Concretely, Monero combines three primitives to make this work. The recipient has a view key and a spend key. The sender generates a random scalar r, computes a shared secret with the recipient's view-key half, and uses that to derive the actual output public key written into the transaction. Only someone holding the matching view key can scan incoming outputs and recognize "yes, this one is mine." Only someone holding the spend key can later sign a transaction that spends it. This separation is what makes auditing possible without giving up custody: handing your view key to an accountant lets them see incoming funds without being able to move them.
- One destination, many outputs: a single Monero address can receive an unlimited number of payments, but each one is recorded under a unique one-time key.
- No address reuse, ever: unlike Bitcoin, where reusing an address is a privacy footgun, Monero makes reuse cryptographically impossible at the protocol layer.
- Sender-only computation: the recipient does not need to be online; the sender derives the stealth output unilaterally from public information.
- View-only auditing: the view key reveals incoming payments to the holder without exposing the spend key — useful for businesses and charities that need clean accounting.
So when someone asks "are stealth addresses traceable," the first thing to clarify is what trace is even being attempted. Linking two payments to the same recipient by address is what stealth addresses are specifically designed to defeat, and on that narrow question the answer is no — not by any party who only has the public chain. The harder question is what else leaks around the edges.
What "traceable" actually means in chain analysis
Chain-analysis firms do not usually try to break cryptography. They try to break correlations. A typical investigation chains together exchange KYC records, IP metadata, timing analysis, and behavioral fingerprints to narrow a suspect set, then uses on-chain heuristics to confirm or refute a hypothesis. Against transparent chains like Bitcoin, this works extremely well because every output is permanently associated with a reusable address and every flow is visible. Against Monero's combination of stealth addresses, ring signatures, RingCT, and Bulletproofs+, the same playbook breaks down in different places.
It helps to separate three distinct privacy properties when discussing traceability:
Recipient privacy
This is the property stealth addresses provide. An observer who watches the chain cannot link a series of outputs to a single recipient address, cannot tell whether a given address has ever received funds, and cannot compute an "address balance" the way they can on Bitcoin. The recipient's identity, in cryptographic terms, is hidden under the Diffie-Hellman shared secret between the sender's ephemeral key and the recipient's view key. Without the view key, that secret is intractable. Academic attacks published since 2018 — Möser et al., Yu et al., the EAE attack — have all targeted sender-side or ring-signature weaknesses, not the stealth-address construction itself.
Sender privacy
Sender privacy is provided by ring signatures and the upcoming FCMP++ upgrade, not by stealth addresses. When a sender spends an output, they reference 15 other outputs as decoys; the resulting CLSAG signature proves that one of the 16 was the real spender without revealing which one. This is where most historical attacks landed: weaknesses in early ring-member selection algorithms made it easier than designed to guess the real input. Modern Monero has hardened decoy selection considerably, and FCMP++ — slated for activation on mainnet during 2026 — replaces the 16-member ring with an anonymity set of the entire spendable UTXO set, effectively closing this entire attack surface.
Amount privacy
Amounts are hidden by RingCT using Pedersen commitments, and the range is proven correct by Bulletproofs+ without revealing the value. An outside observer cannot see how much XMR moved in a given transaction, only that the sum of inputs equals the sum of outputs plus fee. Even if a future attack somehow deanonymized the sender or recipient, the amount would remain hidden absent additional side-channel information.

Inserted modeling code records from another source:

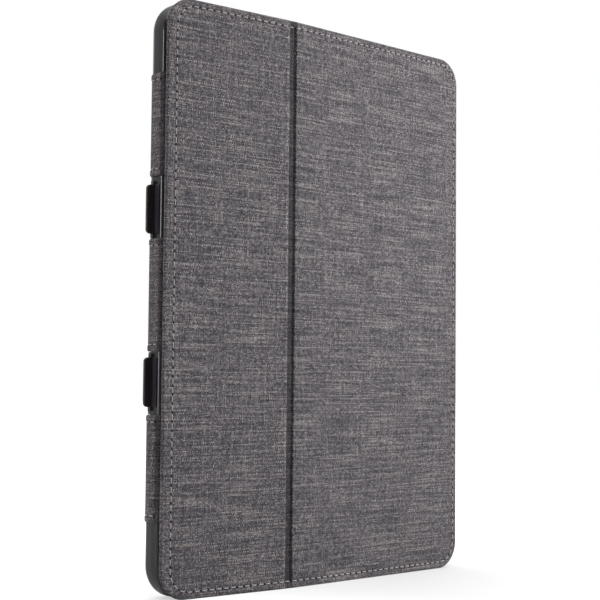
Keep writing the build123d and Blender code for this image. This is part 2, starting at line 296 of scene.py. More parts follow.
def slab(name, columns, rows, sides, corner, top, bottom, floor, rim, place=on_cover):
    """A closed sheet with rounded corners between two height functions, top and bottom.

    columns and rows are its mesh's places in s and z. rim lists the loops round its edge as (distance
    outwards, share of the way down from top to floor)."""
    left, right, low, high = sides
    ss, zz = rounded_grid(columns, rows, sides, corner)
    index = np.arange(ss.size).reshape(ss.shape)
    edge = np.concatenate([index[0, :-1], index[:-1, -1], index[-1, :0:-1], index[:0:-1, 0]])
    s_edge, z_edge = ss.ravel()[edge], zz.ravel()[edge]
    ds = s_edge - np.clip(s_edge, left + corner, right - corner)
    dz = z_edge - np.clip(z_edge, low + corner, high - corner)
    away = np.hypot(ds, dz)
    ds, dz = ds / away, dz / away
    top_edge = top(s_edge, z_edge)

    points = [place(ss, zz, top(ss, zz)).reshape(-1, 3)]
    flat = [np.stack([ss.ravel(), zz.ravel()], -1)]
    rings, travelled, last = [edge], 0.0, (0.0, 0.0)
    for out, share in rim:
        travelled += math.hypot(out - last[0], (share - last[1]) * (panel - floor))
        last = (out, share)
        rings.append(sum(map(len, points)) + np.arange(len(edge)))
        level = top_edge + share * (floor - top_edge)
        points.append(place(s_edge + out * ds, z_edge + out * dz, level))
        flat.append(np.stack([s_edge + travelled * ds, z_edge + travelled * dz], -1))
    below = sum(map(len, points))
    rings.append(below + edge)
    points.append(place(ss, zz, bottom(ss, zz)).reshape(-1, 3))
    flat.append(flat[0])
    points, flat = np.concatenate(points), np.concatenate(flat)

    quads = np.stack([index[:-1, :-1], index[:-1, 1:], index[1:, 1:], index[1:, :-1]], -1).reshape(-1, 4)
    faces = [quads, below + quads[:, ::-1]]
    for upper, lower in zip(rings, rings[1:]):
        faces.append(np.stack([upper, lower, np.roll(lower, -1), np.roll(upper, -1)], -1))
    faces = np.concatenate(faces)
    return mesh_object(name, points, faces, {"weave": flat[faces], "seam": seam_map(flat, faces)})


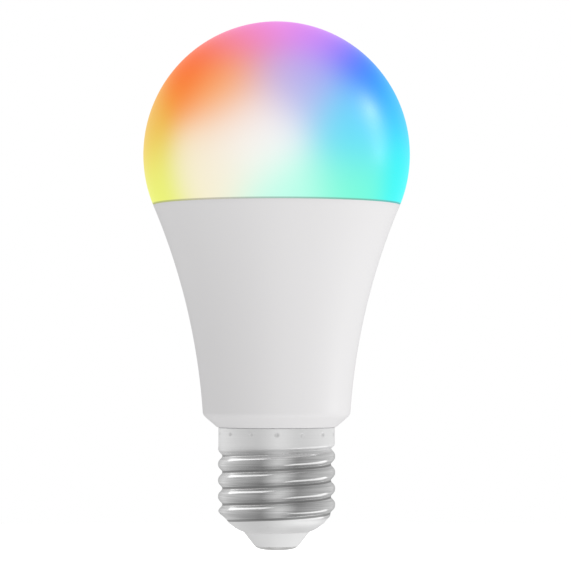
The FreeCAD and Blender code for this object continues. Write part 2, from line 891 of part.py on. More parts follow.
def pin(points):
    """A square pin bent along the points."""
    runs = []
    for a, b in zip(points, points[1:]):
        low = Vector(min(a.x, b.x), min(a.y, b.y), min(a.z, b.z))
        size = Vector(abs(a.x - b.x), abs(a.y - b.y), abs(a.z - b.z)) + Vector(pin_side, pin_side, pin_side)
        runs.append(Part.makeBox(size.x, size.y, size.z, low - Vector(pin_side, pin_side, pin_side) * 0.5))
    return runs[0].multiFuse(runs[1:]).removeSplitter() if len(runs) > 1 else runs[0]


def header_pins():
    """Bent pins from the driver board up through the LED board."""
    return [
        pin(
            [
                Vector(x, -driver_face - 1.1, header_bend_z),
                Vector(x, header_y, header_bend_z),
                Vector(x, header_y, led_face_z + 0.9),
            ]
        )
        for x in row(header_pins_count, pin_pitch)
    ]


def header_body():
    body = block(header_block, Vector(0, header_y, header_bend_z + 1.9))
    return body.cut(header_pins())


def module_pins():
    """Straight pins from the driver board to the radio module."""
    far = driver_face + 0.9
    near = module_y - module_thickness / 2 - 0.7
    return [
        pin([Vector(x, far, module_pins_z), Vector(x, near, module_pins_z)])
        for x in row(module_pins_count, pin_pitch)
    ]


def module_spacer():
    gap = -driver_face - (module_y + module_thickness / 2)
    middle = (-driver_face + module_y + module_thickness / 2) / 2
    body = block(Vector(module_pins_count * pin_pitch, gap, 2.4), Vector(0, middle, module_pins_z))
    return body.cut(module_pins())


# Radio module


def radio_board():
    size = Vector(module_width, module_thickness, module_top_z - module_bottom_z)
    board = block_on(size, 0, module_y, module_bottom_z)
    holes = [
        cylinder(pin_hole_radius, Vector(x, module_y - 2, module_pins_z), 4, Vector(0, 1, 0))
        for x in row(module_pins_count, pin_pitch)
    ]
    return board.cut(holes)


module_front = module_y - module_thickness / 2


def on_module(size, x, z):
    return block(size, Vector(x, module_front - size.y / 2, z))


def radio_chip():
    return softened(on_module(Vector(5.0, 0.85, 5.0), -1.6, 64.2), 0.12, lambda edge: edge.Length > 4.9)


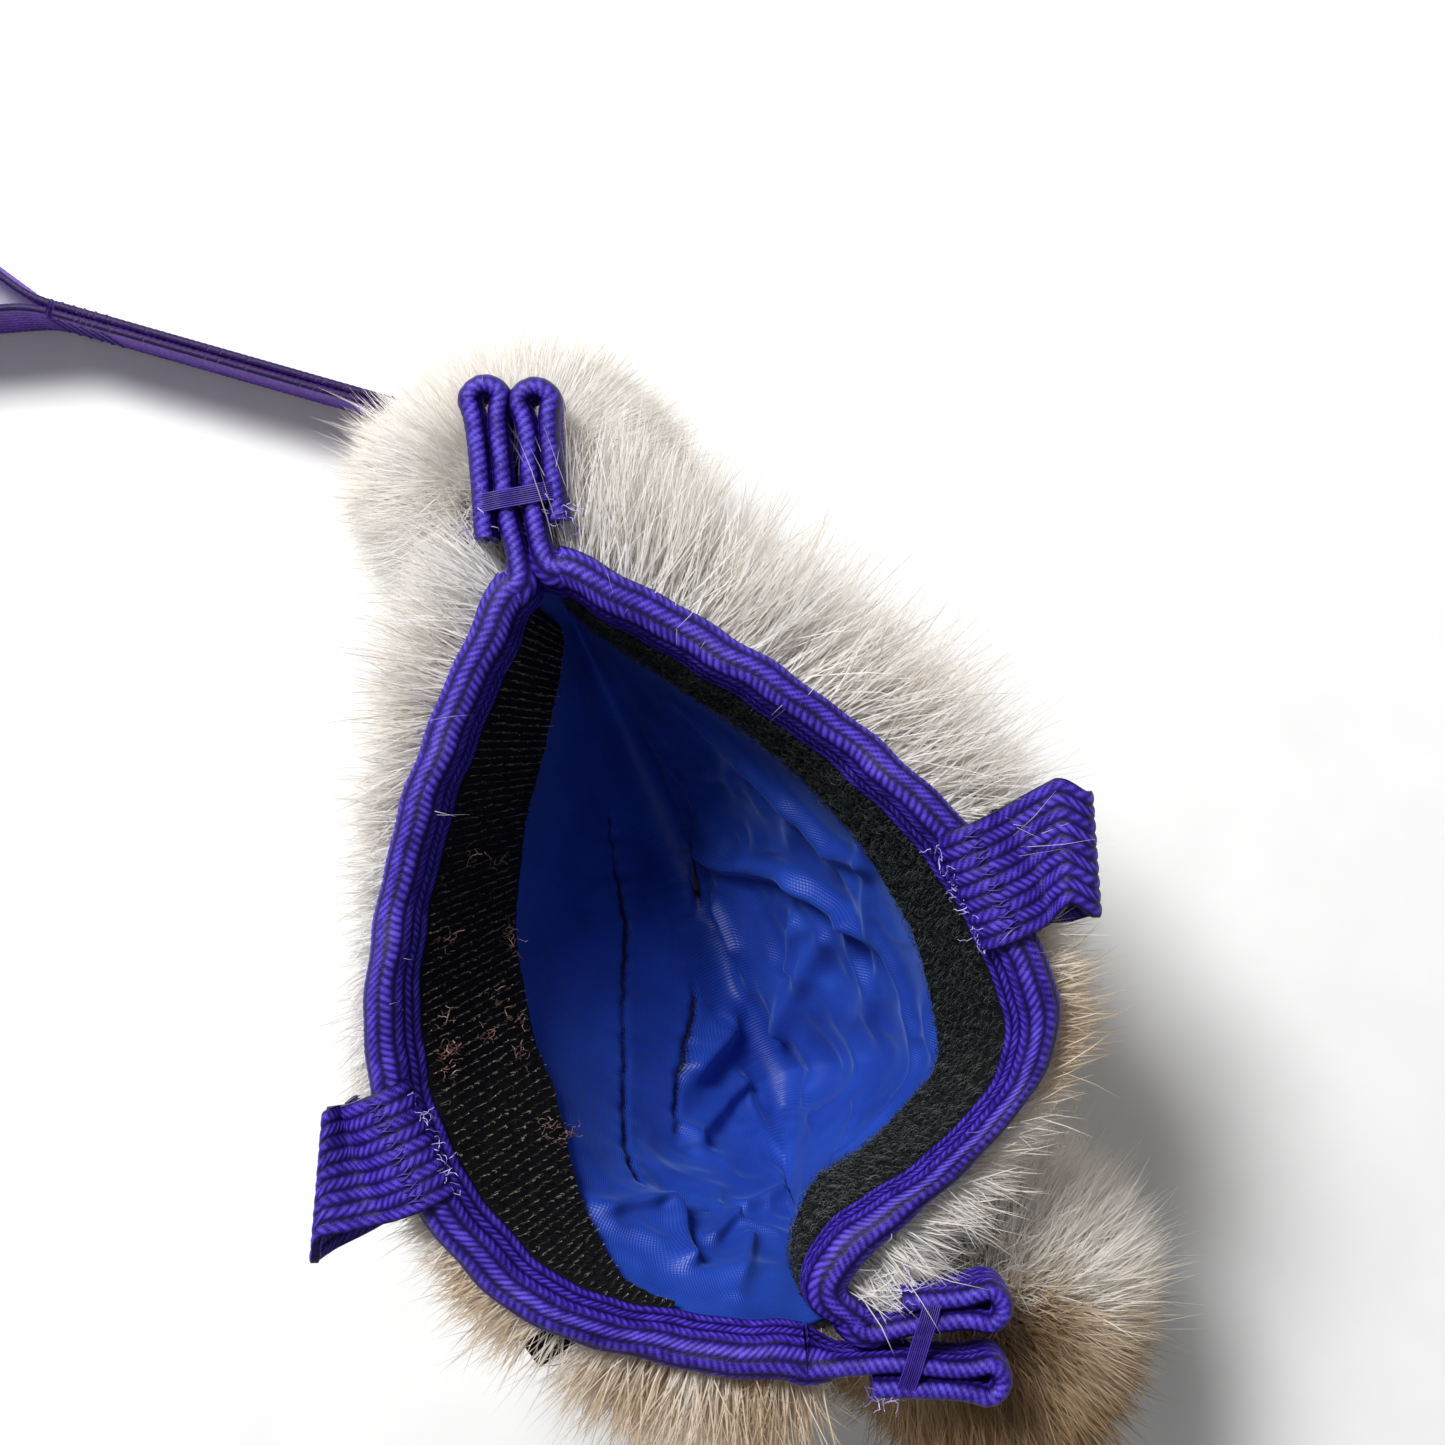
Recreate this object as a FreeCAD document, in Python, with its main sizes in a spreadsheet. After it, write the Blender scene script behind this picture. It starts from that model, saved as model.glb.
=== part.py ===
"""Fur treat pouch with a hook-and-loop mouth, two pull tabs and a webbing tug handle.

The pouch stands on its base with its mouth up. +Z is up, +Y runs along the mouth towards the end
that carries the handle, +X points to the lip that carries the loop tape. The origin is on the
table, under the middle of the bottom strip. All lengths are millimetres.

Each side wall is a stack of layers on one ruled surface, from a lip line above to a keel line
below. A station is a place along that surface, counted from 0 at the handle end; between CUT_TOP
and CUT_LOW the wall swings about the seam roll at its foot, and outside them it is sewn to the
rest of the pouch.
"""
import FreeCAD, Part
import math
import os
import Sketcher

Vector = FreeCAD.Vector
Rotation = FreeCAD.Rotation
UP = Vector(0, 0, 1)
ALONG = Vector(0, 1, 0)

# alias, value in millimetres or degrees, meaning
DIMENSIONS = [
    ("lip_height", 112.0, "height of the edge that the binding wraps"),
    ("roll_height", 14.0, "height of the seam rolls that the walls swing about"),
    ("roll_offset", 6.0, "distance of each seam roll from the middle plane"),
    ("roll_radius", 4.5, "radius of the seam rolls"),
    ("belly", 8.0, "how far a wall bows outwards between keel and lip"),
    ("bow_start", 1.0, "distance of the bow's upper end below the tape"),
    ("sewn_foot", 0.5, "foot of a sewn wall above its keel line"),
    ("base_overhang", 8.0, "bottom strip of the hide beyond each keel line"),
    ("base_trim", 0.5, "pressed off the bottom strip where it stands on the table"),
    ("table_span", 200.0, "side of the block of table that presses it flat"),
    ("base_lining_overhang", 3.0, "bottom strip of the lining beyond each keel line"),
    ("hide_thickness", 9.0, "skin with its dense underfur"),
    ("hide_edge", 2.6, "skin with its fur clipped, inside the binding"),
    ("hide_edge_depth", 11.0, "how far down the fur is clipped"),
    ("hide_taper", 5.0, "length over which the fur reaches its full thickness"),
    ("lining_thickness", 1.2, "nylon lining with its interlining"),
    ("hook_tape_width", 36.0, "hook tape showing below the binding"),
    ("loop_tape_width", 23.0, "loop tape showing below the binding"),
    ("tape_thickness", 2.0, "hook or loop tape with its pile"),
    ("webbing_width", 25.0, "width of all webbing"),
    ("webbing_thickness", 1.8, "thickness of one ply of webbing"),
    ("binding_outer", 5.2, "outside of the binding from the wall surface"),
    ("binding_inner", 4.0, "inside of the binding from the wall surface"),
    ("binding_depth", 9.5, "how far the binding reaches down the wall"),
    ("layer_gap", 0.2, "clearance between sewn layers"),
    ("moving_gap", 0.4, "clearance between pieces that move against each other"),
    ("tab_tip_radius", 5.5, "radius of the pull tab's outer fold"),
    ("tab_reach", 7.0, "distance between the pull tab's two fold centres"),
    ("tab_standoff", 2.4, "flex length between the binding and a pull tab"),
    ("tab_drop", 1.0, "flex line of a pull tab below the lip"),
    ("end_clearance", 8.0, "height of the sewn-shut ends above the table"),
    ("end_rounding", 19.0, "rounding of the sewn-shut ends"),
    ("top_end_length", 39.0, "end by the handle, beyond the mouth's corner"),
    ("top_end_width", 46.0, "end by the handle, across"),
    ("top_end_height", 87.0, "end by the handle, upwards"),
    ("low_end_length", 56.0, "other end, along its own direction"),
    ("low_end_width", 52.0, "other end, across"),
    ("low_end_height", 78.0, "other end, upwards"),
    ("ear_height", 13.0, "height of the folded binding ends"),
    ("ear_lift", 1.5, "top of the folded binding ends above the lip"),
    ("ear_width", 8.4, "width of one folded binding end"),
    ("ear_bulb", 4.6, "radius of the rounded fold at the end of an ear"),
    ("strap_clearance", 0.5, "height of the handle above the table"),
    ("strap_heading", 141.0, "direction in which the handle leaves, from +X"),
    ("anchor_length", 19.0, "webbing from the end seam to the first flex line"),
    ("slot_overrun", 20.0, "slot for the handle beyond the end of its anchor"),
    ("neck_length", 108.0, "length of the doubled neck of the handle"),
    ("flex_gap", 3.0, "bare length at a flex line of the handle"),
    ("loop_tip_radius", 34.0, "radius of the hand loop's far end"),
    ("loop_reach", 92.0, "distance between the hand loop's two fold centres"),
    ("stitch_height", 0.5, "height of thread above webbing"),
    ("bartack_width", 3.0, "width of a bar tack"),
    ("label_width", 11.0, "side label along the lip"),
    ("label_reach", 10.0, "side label outwards"),
    ("label_thickness", 0.8, "side label, folded"),
]

# Each wall, station by station: lip x, lip y, keel x, keel y, keel height over the seam rolls.
HOOK_WALL = [
    (-5, 83, -2.5, 77, 34),
    (-29, 62, -5, 50, 12),
    (-51, 36, -6, 30, 0),
    (-64.5, 12, -6, 12, 0),
    (-69.5, -11, -6, -11, 0),
    (-65.5, -36, -6, -36, 0),
    (-54, -55, -9, -46, 0),
    (-33, -71, -8, -55, 12),
    (-12, -82, -6, -63, 28),
]
LOOP_WALL = [
    (5, 83, 2.5, 77, 34),
    (24, 60, 5, 50, 12),
    (42, 34, 6, 30, 0),
    (53, 12, 6, 12, 0),
    (59, -8, 6, -8, 0),
    (59, -36, 6, -36, 0),
    (45, -51, 8, -45, 0),
    (22, -60, 6, -51, 14),
    (5, -64, 1, -57, 32),
    (-3, -71, -7, -70, 46),
    (0, -79, -4, -78, 56),
]
SIDES = {"hook": HOOK_WALL, "loop": LOOP_WALL}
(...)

Stealth addresses solve recipient unlinkability completely. They do not, and were never designed to, solve sender-side or network-level deanonymization on their own — that is the job of ring signatures, Dandelion++, and disciplined wallet hygiene.
What real adversaries can do in 2026
To answer "are stealth addresses traceable" honestly, you have to look at what powerful adversaries actually achieve when they target Monero users, not what they claim in marketing decks. Most real-world deanonymization of XMR users in the past five years has come from three vectors, none of which involve breaking the stealth-address math.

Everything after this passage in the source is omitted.